Raja Sen wrote in his review: "A tightly-coiled procedural made with such dryness that it seems, in parts, documentarian – resembling a reenactment more than a feature film". Deepanjana Pal said that Talvar was more of a "much-needed social document than a film", and its "direction lacks imagination". Anuj Kumar of The Hindu reviewed, "Its intentions might be blunt but as a piece of cinema Talvar is a sharp procedural." Uday Bhatia of Mint praised its performances and Bhardwaj's screenplay: "A taut film on the Noida double homicide, built around an exceptional screenplay". According to Sonia Chopra of Sify, the film was a "perfect balance of sobriety and cruelly dark humour."

Among overseas reviewers, Joe Leydon of Variety labelled the screenplay "solidly constructed" and the film's narrative flow "satisfyingly brisk". J. Hurtado of Screen Anarchy wrote, "Talvar makes for gripping, infuriating, and at times illuminating viewing, and it's a film that will translate just as well to those ignorant with the case as to those intimately involved." Deborah Young of The Hollywood Reporter gave the film a positive review, naming it "gripping from start to finish." Rachel Saltz of The New York Times noted Khan's performance as the "movie's best weapon": "Playing a familiar character type, the world-weary detective, he gives a performance, full of small, sly details, that doesn't seem familiar at all."

=== Box office ===
Talvar was filmed on a budget of ₹15 crore.

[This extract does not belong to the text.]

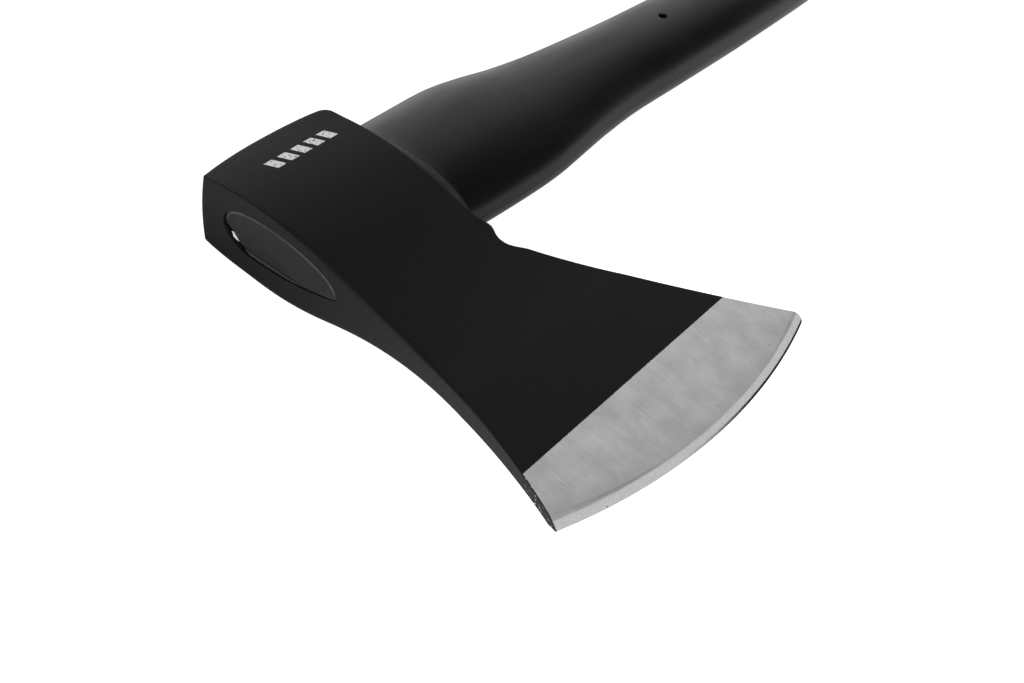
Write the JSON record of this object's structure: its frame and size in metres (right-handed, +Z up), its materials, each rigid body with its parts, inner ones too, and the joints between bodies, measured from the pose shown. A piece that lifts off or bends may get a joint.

Released with Singh Is Bliing and Kis Kisko Pyaar Karoon, the film made ₹3 crore at the box office on the opening day. and earned ₹5 million from the paid preview before its theatrical release. It earned ₹2.7 crore and ₹3.3 crore on Saturday and Sunday, respectively, for a total of ₹9 crore on its opening weekend. Talvar grossed ₹22.6 crore during its first ten days and, by the end of its theatrical run, earned a worldwide gross of ₹45.9 crore.

== Awards ==
At the 63rd National Film Awards, Bhardwaj received the Best Adapted Screenplay Award and Sanjay Kurian the Best Audiography award. At the 61st Filmfare Awards, A. Sreekar Prasad received the Best Editing award and Shajith Koyeri the Best Sound Design award.